Немного выше виднеется снежный желоб, оказавшийся впоследствии ключевым местом маршрута. Когда собираются все, я выхожу первым. Через полторы верёвки подходим к снежному желобу, под снегом угадывается лёд. Погода испортилась, из Тушетии надуло тучи, и они плотно сидят на вершине. Слева остаётся обрыв, справа стена, посередине снежный желоб. Я иду слева по кромке камней.
Наверху мы забиваем ледоруб в снег и закрепляем на нём перила. По желобу поднимаются остальные. Двигаюсь дальше, видимость метров десять, не больше; но идти по фирновому склону гораздо легче, чем по снегу. Иногда останавливаюсь, чтобы отдышаться, но поднимаюсь достаточно быстро и вскоре выхожу на вершину. Брожу туда-сюда, чтобы в этом удостовериться, вижу, что подъёмов больше нет. Я нахожусь на снежном куполе моего первого четырёхтысячника – вершине Комито.
На камнях недалеко от вершины нахожу некое подобие тура, но записки там нет. Как потом нам говорили, тур надо было искать ниже, на небольшом плече, но тогда мы этого не знали. Подходят остальные, поздравляют друг друга. Подъём занимает у нас всего пять часов, и происходит это первого мая 1991 года. Мужики вспоминают, что вершина несколько раздвоена, ходят взад и вперёд в поисках тура, но везде только спуски. Я пакую записку, написанную ещё внизу, в контейнер и складываю тур. Метёт нещадно, но я всё же щёлкаю несколько раз фотоаппаратом. К сожалению, выпить здесь чаю не представляется возможным. Мы даже не перекусываем и начинаем спуск.
В жёлобе навешиваем перила. Я спускаюсь первым и спускаюсь по гребешку до перемычки. Второй приходит Лена, за ней Вероника, потом Бирюков с Козловым. Искандер и Буренков застряли наверху, они находятся на прямой видимости всего в полутора верёвках, но за туманом ничего не видно.
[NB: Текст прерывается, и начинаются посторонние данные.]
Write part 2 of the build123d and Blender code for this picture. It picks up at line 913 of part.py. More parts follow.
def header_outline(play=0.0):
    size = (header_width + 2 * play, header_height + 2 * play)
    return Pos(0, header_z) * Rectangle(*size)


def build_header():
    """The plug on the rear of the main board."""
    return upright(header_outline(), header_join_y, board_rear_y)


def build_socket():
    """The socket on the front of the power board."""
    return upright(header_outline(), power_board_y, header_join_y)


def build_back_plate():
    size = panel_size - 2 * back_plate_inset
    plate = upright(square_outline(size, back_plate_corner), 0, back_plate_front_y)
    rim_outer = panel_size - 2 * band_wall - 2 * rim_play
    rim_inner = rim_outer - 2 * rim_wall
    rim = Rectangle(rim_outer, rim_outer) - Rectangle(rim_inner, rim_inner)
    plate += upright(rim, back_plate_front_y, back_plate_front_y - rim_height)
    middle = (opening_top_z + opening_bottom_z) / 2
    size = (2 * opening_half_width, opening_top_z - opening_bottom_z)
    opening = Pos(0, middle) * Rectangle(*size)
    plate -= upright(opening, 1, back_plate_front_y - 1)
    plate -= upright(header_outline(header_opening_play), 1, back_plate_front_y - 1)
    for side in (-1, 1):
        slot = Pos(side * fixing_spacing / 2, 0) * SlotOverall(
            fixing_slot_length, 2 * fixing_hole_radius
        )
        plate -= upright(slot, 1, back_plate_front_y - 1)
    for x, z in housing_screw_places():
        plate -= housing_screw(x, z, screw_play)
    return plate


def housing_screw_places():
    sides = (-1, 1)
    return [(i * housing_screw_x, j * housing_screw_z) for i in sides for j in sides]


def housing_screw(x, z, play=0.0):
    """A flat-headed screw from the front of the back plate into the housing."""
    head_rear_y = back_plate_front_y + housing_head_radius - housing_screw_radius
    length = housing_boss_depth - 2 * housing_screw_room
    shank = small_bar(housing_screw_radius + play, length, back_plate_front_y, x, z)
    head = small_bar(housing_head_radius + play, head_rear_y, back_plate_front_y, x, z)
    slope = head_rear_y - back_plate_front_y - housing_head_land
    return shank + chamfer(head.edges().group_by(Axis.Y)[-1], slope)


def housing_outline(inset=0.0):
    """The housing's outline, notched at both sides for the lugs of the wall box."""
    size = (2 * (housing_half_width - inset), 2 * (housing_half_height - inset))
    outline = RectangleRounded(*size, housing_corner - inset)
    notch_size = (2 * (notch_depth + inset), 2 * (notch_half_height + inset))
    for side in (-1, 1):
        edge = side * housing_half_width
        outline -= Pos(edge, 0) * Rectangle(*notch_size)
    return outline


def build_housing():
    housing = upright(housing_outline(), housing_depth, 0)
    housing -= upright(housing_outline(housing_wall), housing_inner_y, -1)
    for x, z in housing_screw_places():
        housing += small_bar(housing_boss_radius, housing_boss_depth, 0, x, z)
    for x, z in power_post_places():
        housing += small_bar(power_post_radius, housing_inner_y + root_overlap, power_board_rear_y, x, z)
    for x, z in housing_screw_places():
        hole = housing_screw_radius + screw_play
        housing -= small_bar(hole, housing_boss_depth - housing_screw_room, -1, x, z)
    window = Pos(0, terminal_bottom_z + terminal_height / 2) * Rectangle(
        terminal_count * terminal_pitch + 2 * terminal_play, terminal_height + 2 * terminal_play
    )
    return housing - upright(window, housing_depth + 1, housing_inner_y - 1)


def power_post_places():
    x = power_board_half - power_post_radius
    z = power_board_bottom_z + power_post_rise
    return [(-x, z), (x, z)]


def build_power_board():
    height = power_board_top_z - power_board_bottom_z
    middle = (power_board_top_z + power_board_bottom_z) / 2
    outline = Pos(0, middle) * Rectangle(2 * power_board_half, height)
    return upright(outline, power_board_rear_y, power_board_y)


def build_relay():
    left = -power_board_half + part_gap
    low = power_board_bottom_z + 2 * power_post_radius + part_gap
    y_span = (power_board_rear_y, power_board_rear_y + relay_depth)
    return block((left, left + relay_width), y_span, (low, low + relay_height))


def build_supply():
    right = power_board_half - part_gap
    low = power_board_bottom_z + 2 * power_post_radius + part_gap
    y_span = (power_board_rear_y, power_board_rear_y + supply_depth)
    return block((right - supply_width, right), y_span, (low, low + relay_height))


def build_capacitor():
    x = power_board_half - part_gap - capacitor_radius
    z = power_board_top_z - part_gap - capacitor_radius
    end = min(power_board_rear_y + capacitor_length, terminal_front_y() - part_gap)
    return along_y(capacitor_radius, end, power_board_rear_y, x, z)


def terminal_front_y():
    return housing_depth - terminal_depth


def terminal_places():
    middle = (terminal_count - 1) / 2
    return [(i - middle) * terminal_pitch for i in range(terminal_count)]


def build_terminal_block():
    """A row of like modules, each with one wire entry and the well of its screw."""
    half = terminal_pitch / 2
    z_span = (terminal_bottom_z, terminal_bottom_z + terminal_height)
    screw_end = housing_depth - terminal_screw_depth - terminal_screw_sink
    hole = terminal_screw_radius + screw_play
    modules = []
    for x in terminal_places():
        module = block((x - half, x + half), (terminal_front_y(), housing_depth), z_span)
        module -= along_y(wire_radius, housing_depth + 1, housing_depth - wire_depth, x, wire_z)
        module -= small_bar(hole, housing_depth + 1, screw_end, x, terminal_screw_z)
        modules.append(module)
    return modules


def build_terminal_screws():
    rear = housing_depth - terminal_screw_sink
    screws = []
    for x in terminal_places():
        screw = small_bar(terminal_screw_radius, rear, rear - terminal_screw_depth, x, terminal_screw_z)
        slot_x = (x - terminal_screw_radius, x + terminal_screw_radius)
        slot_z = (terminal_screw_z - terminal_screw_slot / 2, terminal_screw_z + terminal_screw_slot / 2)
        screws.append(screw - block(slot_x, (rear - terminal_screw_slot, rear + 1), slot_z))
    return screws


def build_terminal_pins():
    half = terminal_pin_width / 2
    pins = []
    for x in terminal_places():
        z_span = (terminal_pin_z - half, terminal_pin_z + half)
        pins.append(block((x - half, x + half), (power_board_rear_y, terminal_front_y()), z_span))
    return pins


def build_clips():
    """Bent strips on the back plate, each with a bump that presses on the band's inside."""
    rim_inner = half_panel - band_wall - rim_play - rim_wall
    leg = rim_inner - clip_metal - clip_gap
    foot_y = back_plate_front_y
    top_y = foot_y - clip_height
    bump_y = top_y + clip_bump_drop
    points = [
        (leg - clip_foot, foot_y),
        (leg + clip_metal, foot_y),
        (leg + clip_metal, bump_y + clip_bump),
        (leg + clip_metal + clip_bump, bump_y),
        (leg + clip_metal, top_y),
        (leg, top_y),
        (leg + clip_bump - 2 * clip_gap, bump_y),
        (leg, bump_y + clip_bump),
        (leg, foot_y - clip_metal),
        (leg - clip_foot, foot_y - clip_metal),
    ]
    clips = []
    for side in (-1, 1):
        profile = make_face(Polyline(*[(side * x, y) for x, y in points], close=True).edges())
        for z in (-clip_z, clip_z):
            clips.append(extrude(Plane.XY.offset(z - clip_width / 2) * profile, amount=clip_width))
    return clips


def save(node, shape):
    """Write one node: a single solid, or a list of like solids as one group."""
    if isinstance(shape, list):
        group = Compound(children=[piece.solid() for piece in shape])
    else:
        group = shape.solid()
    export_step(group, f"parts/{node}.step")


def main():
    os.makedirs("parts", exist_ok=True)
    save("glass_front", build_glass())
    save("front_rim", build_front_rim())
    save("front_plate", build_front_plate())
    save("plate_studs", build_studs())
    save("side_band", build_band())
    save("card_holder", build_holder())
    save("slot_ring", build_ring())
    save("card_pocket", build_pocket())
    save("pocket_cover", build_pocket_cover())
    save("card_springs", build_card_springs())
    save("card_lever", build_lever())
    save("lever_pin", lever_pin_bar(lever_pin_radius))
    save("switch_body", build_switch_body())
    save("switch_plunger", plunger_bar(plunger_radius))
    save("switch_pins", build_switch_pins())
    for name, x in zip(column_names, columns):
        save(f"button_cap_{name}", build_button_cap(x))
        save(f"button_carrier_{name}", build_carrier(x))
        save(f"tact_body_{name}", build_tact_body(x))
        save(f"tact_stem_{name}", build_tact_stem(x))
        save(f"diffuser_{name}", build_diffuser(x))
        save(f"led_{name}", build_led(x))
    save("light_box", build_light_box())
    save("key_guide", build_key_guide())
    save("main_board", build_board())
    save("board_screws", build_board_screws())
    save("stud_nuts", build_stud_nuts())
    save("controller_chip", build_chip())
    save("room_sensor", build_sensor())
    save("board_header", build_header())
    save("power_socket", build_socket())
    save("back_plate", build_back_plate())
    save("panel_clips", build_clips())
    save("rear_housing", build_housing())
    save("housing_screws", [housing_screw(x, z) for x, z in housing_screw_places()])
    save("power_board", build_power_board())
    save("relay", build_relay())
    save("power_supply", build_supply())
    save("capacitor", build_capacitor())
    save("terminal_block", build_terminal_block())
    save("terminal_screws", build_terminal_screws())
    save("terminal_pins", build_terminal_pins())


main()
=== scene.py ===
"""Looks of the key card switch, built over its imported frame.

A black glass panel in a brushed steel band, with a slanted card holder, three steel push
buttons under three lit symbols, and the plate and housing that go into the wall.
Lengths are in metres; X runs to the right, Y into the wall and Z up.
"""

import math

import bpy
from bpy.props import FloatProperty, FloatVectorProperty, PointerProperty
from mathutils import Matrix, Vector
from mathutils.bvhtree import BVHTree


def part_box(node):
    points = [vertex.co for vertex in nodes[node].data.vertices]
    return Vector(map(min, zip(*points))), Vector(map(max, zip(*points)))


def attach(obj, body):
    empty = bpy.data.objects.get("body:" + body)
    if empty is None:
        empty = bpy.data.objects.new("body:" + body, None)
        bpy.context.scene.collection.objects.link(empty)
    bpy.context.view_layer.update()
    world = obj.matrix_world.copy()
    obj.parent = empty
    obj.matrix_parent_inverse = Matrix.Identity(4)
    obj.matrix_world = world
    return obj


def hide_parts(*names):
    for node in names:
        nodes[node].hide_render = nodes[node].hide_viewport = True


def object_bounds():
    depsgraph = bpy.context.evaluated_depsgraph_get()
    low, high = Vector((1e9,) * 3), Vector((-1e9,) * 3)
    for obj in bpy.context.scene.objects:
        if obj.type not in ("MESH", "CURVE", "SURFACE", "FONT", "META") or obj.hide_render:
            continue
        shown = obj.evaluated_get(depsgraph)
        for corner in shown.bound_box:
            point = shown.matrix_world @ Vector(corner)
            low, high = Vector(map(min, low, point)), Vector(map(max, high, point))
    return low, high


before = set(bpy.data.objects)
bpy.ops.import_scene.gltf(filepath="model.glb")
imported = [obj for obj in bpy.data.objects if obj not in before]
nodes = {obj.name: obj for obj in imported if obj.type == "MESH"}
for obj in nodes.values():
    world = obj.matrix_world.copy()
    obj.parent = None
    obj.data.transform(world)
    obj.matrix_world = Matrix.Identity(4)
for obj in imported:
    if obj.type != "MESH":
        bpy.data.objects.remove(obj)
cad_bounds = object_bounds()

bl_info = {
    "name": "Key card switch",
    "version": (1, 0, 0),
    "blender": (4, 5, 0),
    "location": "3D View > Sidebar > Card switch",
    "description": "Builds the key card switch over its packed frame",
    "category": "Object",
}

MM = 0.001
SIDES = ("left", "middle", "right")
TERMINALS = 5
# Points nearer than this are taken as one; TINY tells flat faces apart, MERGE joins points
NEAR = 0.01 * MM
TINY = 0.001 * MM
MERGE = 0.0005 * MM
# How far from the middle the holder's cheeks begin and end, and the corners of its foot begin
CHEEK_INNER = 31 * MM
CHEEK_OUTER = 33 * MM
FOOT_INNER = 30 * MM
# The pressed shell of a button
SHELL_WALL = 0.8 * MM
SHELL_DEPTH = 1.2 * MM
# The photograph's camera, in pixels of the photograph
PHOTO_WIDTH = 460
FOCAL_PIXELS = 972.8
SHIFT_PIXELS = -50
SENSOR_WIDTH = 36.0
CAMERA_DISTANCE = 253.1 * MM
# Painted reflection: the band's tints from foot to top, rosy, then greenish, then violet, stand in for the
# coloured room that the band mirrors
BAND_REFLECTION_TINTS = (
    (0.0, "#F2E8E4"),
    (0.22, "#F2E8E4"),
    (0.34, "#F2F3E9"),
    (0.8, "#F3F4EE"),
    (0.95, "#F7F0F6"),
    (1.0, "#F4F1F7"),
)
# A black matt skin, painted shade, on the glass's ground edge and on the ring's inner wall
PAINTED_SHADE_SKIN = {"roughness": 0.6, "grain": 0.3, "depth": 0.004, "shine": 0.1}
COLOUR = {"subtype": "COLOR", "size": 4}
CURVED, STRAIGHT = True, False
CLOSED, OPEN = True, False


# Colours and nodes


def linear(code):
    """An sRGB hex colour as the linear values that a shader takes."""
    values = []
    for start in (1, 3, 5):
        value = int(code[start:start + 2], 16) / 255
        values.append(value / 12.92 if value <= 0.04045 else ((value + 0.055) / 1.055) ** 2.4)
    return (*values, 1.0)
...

Помимо прочей одежды на мне тёплые штаны из синтепона и у меня только стали подмерзать ноги в ботинках. Остальные отчаянно прыгают, чтобы согреться. Временами пелену туч поддувает выше, и мы видим внизу свой лагерь. С перемычки решаем спускаться прямо вниз по крутому снежному склону до самой террасы.
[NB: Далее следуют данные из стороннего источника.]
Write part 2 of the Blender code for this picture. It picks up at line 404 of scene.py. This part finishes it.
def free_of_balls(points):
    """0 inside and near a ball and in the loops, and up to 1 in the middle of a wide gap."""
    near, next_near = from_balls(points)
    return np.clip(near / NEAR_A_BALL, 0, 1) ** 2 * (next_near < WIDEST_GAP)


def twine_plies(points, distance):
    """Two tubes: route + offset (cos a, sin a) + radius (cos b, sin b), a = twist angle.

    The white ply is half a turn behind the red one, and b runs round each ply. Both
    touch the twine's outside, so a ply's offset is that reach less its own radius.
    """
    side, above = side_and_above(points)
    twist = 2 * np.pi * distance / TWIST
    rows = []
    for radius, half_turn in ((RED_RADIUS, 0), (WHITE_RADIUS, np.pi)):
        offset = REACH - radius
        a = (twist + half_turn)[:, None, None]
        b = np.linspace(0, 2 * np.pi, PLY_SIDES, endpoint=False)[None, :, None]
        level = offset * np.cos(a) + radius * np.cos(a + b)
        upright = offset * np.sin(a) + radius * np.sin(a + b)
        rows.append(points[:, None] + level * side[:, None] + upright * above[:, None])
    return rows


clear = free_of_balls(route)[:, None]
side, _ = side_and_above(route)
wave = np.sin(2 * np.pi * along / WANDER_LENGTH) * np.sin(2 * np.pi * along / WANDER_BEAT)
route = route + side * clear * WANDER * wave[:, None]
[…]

А. Плотников после восхождения на вершину Комито
Связываем две верёвки, и я выпускаю Буренкова на всю их длину. Следом отправляем окоченевших девушек. Я спускаюсь за ними. Тумана нет. Склон дальше становится более пологим, и мы идём без перил. Внизу виден бергшрунд, и, чтобы в него не попасть, мы забираем влево. После бергшрунда Буренкову надоедает идти, он садится на пятую точку и едет. Глядя на него, делаю то же самое. Все благополучно минуют бергшрунд, только Искандер проваливается по пояс. Ещё несколько минут изматывающего снега, и мы идём по морене.
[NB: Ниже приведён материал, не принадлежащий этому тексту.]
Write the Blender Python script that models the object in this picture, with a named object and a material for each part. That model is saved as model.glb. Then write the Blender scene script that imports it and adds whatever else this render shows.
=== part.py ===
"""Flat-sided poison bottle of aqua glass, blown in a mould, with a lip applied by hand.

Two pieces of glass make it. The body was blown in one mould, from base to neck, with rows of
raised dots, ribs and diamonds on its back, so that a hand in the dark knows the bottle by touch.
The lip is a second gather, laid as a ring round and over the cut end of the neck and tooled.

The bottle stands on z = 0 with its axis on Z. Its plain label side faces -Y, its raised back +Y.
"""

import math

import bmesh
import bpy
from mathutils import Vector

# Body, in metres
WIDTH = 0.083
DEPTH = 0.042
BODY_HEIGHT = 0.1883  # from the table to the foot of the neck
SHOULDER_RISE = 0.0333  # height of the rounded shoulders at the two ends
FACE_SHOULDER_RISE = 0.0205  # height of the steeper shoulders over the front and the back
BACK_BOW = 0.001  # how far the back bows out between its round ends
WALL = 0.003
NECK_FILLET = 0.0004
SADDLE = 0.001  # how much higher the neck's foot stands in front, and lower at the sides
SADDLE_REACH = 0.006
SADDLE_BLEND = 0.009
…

От места, где стоят наши палатки, отделяется Сазонов, идёт навстречу. У него в руках две огромные кружки с горячим какао. Не знаю, как кто, а я счастлив. Оказывается, это такой кайф, когда тебя встречают. Проходит всего два с половиной часа с тех пор, как мы стояли на вершине, всего на восхождение ушло семь с половиной часов. Погода испортилась, отдыхаем, обедаем и собираем лагерь.
Решено сегодня заночевать под Сандухоем, на траве. Безжизненное холодное царство всех утомило. Сборы заканчиваются, и мы уходим вниз. И снова наш рабочий день насчитывает двенадцать часов.